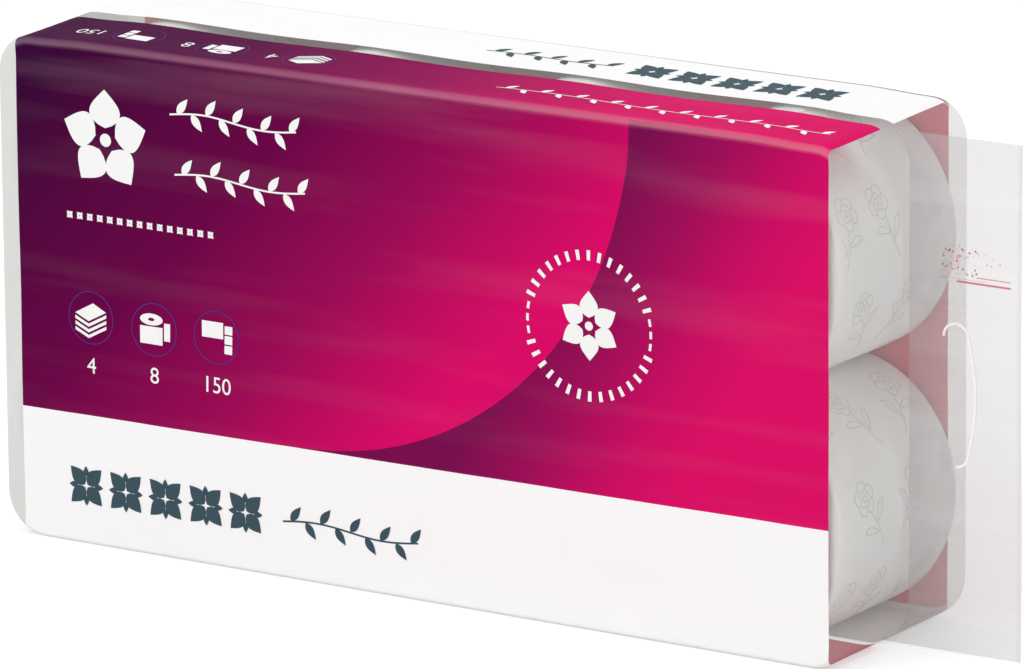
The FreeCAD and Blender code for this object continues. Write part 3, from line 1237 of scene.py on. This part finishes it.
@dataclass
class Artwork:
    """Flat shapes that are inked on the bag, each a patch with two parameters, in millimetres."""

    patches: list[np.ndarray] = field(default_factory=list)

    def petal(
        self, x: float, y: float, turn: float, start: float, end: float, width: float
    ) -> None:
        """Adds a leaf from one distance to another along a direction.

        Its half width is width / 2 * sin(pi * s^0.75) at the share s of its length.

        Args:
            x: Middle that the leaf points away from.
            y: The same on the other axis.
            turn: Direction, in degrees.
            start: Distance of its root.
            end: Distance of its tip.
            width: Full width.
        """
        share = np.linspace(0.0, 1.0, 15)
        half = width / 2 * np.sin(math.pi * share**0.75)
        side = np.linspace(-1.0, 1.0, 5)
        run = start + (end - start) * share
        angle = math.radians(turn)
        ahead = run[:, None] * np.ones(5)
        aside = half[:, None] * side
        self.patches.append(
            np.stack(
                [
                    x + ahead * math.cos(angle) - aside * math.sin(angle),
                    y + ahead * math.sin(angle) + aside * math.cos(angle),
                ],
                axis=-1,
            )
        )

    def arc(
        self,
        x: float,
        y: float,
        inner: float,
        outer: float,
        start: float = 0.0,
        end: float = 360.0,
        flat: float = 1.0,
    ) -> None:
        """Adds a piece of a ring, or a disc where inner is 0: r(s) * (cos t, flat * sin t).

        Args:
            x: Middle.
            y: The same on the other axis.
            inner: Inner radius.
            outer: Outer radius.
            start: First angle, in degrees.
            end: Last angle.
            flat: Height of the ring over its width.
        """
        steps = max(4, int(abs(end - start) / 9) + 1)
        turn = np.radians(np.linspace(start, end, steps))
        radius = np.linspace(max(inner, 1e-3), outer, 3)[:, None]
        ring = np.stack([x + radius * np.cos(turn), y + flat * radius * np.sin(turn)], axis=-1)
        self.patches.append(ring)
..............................
Copy every line of the listing that includes the string "from".

• SOLUTION BELOW:
The FreeCAD and Blender code for this object continues. Write part 3, from line 1237 of scene.py on. This part finishes it.
        """Adds a leaf from one distance to another along a direction.
            x: Middle that the leaf points away from.